START DATA LINES

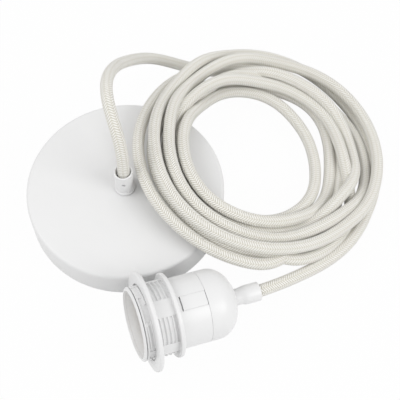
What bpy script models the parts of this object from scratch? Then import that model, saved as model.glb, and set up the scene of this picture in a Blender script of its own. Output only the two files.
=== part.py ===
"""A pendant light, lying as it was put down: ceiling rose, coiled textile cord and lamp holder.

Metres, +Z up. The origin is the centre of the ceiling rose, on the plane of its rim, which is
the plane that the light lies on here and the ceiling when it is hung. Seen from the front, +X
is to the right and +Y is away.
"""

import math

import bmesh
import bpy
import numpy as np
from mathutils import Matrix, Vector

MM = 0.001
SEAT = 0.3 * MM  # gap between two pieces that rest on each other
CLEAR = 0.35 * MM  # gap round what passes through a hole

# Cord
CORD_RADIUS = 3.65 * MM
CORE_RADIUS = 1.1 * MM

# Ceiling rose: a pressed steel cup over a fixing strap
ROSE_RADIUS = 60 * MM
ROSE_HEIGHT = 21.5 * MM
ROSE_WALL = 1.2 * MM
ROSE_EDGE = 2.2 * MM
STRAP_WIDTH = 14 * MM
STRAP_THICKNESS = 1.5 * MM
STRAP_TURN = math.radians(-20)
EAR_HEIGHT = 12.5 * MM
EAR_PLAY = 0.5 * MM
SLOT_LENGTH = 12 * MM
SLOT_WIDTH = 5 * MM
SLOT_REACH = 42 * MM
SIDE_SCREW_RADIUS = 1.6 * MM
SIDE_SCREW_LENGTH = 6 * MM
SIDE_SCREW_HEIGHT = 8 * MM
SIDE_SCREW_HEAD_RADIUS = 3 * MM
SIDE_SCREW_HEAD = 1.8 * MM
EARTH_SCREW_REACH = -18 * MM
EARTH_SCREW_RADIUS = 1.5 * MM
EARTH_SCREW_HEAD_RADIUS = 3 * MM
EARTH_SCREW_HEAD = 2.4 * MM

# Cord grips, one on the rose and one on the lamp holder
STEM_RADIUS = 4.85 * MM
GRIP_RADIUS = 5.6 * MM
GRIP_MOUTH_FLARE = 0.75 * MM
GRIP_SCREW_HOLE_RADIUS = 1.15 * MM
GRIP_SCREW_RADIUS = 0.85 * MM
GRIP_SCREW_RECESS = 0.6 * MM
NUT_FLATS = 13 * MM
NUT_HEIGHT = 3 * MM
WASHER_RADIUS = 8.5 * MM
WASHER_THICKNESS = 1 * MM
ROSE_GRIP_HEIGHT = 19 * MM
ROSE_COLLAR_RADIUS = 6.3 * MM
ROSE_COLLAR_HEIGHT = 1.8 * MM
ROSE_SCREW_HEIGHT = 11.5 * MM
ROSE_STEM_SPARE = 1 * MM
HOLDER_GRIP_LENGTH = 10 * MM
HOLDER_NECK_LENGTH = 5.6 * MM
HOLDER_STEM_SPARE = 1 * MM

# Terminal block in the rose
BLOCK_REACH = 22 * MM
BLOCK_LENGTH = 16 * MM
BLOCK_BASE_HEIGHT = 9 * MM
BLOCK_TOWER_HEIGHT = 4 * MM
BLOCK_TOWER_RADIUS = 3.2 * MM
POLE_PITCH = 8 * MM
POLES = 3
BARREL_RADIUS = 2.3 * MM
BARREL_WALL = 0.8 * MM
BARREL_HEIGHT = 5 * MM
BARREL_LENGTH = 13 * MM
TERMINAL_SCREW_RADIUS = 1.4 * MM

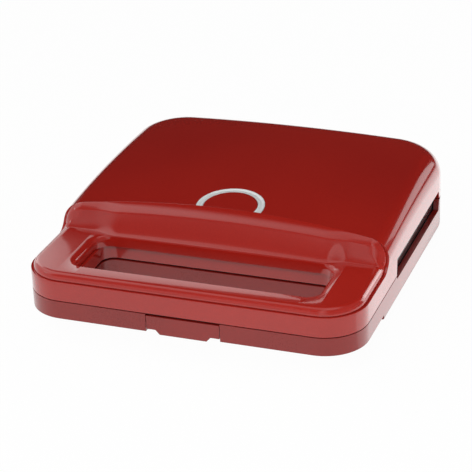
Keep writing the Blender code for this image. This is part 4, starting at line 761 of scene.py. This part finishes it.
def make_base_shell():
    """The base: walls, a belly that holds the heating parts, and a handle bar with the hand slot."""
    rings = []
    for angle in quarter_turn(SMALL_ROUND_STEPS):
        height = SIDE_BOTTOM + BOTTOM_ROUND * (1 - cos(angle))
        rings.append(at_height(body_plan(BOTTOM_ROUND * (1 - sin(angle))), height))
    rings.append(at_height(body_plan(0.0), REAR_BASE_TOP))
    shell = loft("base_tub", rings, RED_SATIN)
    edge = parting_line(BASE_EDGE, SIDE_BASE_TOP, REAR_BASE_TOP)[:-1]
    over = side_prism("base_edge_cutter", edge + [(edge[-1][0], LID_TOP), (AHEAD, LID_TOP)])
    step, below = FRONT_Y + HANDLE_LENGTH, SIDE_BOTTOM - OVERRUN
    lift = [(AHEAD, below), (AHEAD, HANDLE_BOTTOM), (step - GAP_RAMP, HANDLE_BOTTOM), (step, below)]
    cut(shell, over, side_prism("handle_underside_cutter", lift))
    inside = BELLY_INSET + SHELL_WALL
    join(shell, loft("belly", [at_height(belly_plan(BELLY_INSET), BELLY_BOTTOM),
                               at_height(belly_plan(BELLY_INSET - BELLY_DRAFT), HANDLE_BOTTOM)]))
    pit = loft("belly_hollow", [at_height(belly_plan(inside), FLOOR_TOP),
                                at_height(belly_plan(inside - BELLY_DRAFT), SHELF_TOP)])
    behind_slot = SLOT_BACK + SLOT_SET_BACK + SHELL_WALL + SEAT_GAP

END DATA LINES

§ **PROBLEM REQUIREMENTS**:
Keep only the lines that hold the string "this", and copy them out.

§ **COMPLETE RESPONSE**:
What bpy script models the parts of this object from scratch? Then import that model, saved as model.glb, and set up the scene of this picture in a Blender script of its own. Output only the two files.
Keep writing the Blender code for this image. This is part 4, starting at line 761 of scene.py. This part finishes it.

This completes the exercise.